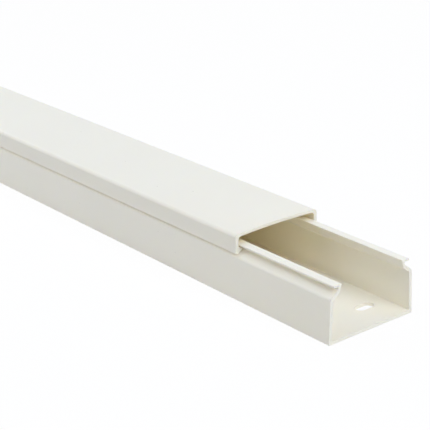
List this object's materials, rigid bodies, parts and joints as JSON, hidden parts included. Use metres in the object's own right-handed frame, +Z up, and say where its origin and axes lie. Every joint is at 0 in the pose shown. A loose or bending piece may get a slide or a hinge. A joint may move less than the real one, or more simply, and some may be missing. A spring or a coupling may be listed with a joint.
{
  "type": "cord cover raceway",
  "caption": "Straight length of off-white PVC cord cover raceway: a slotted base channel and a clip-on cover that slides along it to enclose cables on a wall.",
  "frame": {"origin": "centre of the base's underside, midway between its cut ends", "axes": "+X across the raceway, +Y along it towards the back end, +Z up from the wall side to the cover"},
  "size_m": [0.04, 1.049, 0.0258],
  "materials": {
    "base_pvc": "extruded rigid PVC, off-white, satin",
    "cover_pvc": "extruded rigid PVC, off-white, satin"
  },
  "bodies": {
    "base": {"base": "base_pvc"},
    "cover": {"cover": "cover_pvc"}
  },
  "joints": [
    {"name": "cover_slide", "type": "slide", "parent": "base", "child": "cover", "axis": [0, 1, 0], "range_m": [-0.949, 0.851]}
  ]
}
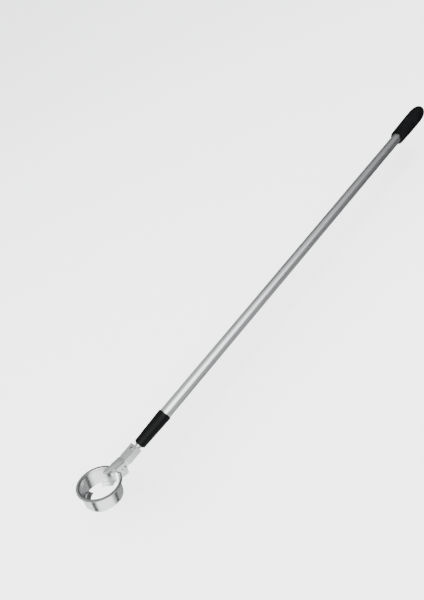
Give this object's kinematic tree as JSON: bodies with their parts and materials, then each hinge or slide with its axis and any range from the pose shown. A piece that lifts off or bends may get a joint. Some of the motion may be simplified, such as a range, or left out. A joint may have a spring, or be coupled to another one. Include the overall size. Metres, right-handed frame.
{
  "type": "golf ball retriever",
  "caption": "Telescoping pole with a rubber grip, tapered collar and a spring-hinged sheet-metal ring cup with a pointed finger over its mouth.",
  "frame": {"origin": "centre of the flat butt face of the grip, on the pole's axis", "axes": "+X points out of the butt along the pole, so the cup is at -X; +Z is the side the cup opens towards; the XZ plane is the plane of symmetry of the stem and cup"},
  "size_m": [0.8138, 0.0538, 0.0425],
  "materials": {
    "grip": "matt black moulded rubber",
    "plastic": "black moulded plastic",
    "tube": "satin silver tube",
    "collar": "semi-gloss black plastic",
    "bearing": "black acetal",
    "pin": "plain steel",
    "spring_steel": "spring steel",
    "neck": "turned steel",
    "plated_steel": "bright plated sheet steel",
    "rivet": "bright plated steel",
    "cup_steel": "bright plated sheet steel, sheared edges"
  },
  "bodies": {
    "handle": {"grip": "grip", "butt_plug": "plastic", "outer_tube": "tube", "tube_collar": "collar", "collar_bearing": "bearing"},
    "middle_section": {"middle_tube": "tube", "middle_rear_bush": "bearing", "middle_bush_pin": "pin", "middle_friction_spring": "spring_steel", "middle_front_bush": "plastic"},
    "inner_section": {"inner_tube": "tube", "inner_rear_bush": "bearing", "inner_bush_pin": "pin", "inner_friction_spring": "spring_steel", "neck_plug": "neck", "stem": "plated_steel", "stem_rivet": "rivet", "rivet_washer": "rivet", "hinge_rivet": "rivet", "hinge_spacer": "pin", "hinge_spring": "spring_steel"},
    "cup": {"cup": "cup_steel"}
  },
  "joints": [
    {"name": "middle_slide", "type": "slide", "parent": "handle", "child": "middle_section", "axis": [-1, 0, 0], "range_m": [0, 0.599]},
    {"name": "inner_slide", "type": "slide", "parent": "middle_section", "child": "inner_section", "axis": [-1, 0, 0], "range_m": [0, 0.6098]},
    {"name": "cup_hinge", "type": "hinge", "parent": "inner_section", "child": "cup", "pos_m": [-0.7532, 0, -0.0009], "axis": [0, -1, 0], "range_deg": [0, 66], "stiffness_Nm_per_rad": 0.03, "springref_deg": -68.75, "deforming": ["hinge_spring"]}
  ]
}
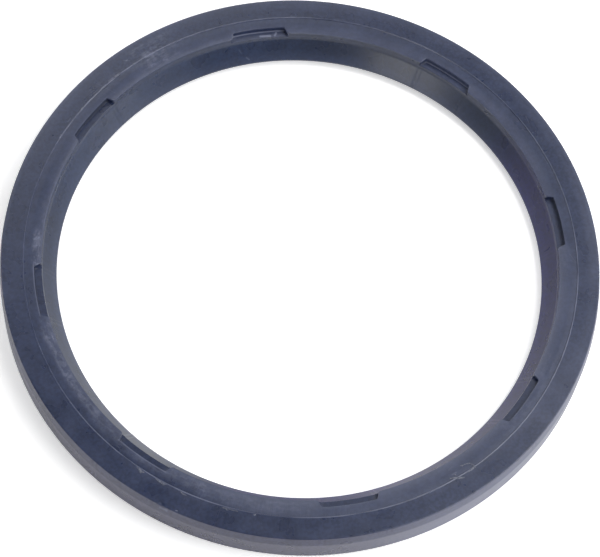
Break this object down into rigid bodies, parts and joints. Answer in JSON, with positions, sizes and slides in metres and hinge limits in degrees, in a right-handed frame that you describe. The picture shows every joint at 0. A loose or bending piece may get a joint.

* EXERCISE DESCRIPTION
Select every line above that contains the word "bending", and copy it.

* WRITTEN RESPONSE
List this object's materials, rigid bodies, parts and joints as JSON, hidden parts included. Use metres in the object's own right-handed frame, +Z up, and say where its origin and axes lie. Every joint is at 0 in the pose shown. A loose or bending piece may get a slide or a hinge. A joint may move less than the real one, or more simply, and some may be missing. A spring or a coupling may be listed with a joint.
Break this object down into rigid bodies, parts and joints. Answer in JSON, with positions, sizes and slides in metres and hinge limits in degrees, in a right-handed frame that you describe. The picture shows every joint at 0. A loose or bending piece may get a joint.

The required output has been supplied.